It’s a pleasure to see four northern actresses – Victoria Brazier, Polly Lister, Helen Flanagan and Vicky Binns – playing lead roles in this dark, funny comedy at Bolton Octagon. 

The Memory of Water, written by Shelagh Stephenson, is a difficult play to get right. Three daughters, Teresa, Mary and Catherine, gather at their childhood home for their mother’s funeral. They are three very different women. Teresa, the eldest, who runs a health food business with her husband Frank, is a bit dowdy and anxious and trying to be in charge. Mary, the middle child, is a successful doctor and also anxious, but only because she awaits the arrival of her lover, Mike, a married man with three kids. Meanwhile, Catherine, the youngest by some years, is desperate for attention, from anyone.

Photo by Pamela Raith

The play takes place in their late mother’s bedroom over the course of two days and encompasses all the stuff that siblings have about the varying experiences of their upbringing and the consequences for their lives now, and it comes out ruthlessly. It is further complicated by the arrival of Mike and Frank who have their own views. Lurking throughout is the ghost of their mother, Vi, a glamorous woman who liked men a lot and her kids not so much.

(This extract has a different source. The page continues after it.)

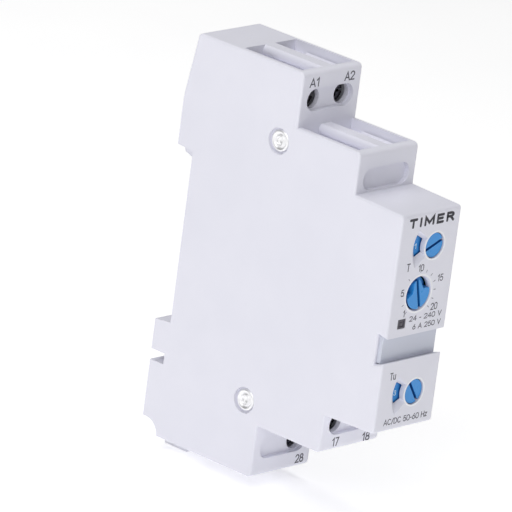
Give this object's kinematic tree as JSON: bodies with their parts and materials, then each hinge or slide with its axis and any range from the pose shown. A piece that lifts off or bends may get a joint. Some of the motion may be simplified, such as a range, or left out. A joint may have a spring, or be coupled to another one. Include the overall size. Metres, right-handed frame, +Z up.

If this sounds dark, it is, but downbeat it is not. The play won the Olivier Award for Best New Comedy in 2000 and, on this showing, rightly so. It is utterly hilarious. Brazier’s turn as the conservative Teresa, pissed out of her brains and letting it all hang out, is worth the ticket price alone. Lister as Mary has a terrific line in the sharp riposte, as befits a character who has moved beyond her roots to greater things, and Catherine’s lack of self-awareness is given awe-inspiring form by Flanagan (an actress we are more used to seeing on the telly) in her first straight play. And Binns as Vi in her strapless and tight green satin dress is the embodiment of louche.

But this production not just funny – it’s also moving and thought-provoking. It is impossible not to feel empathy for each of the characters. In short, The Memory of Water is that rare thing, a great night out. 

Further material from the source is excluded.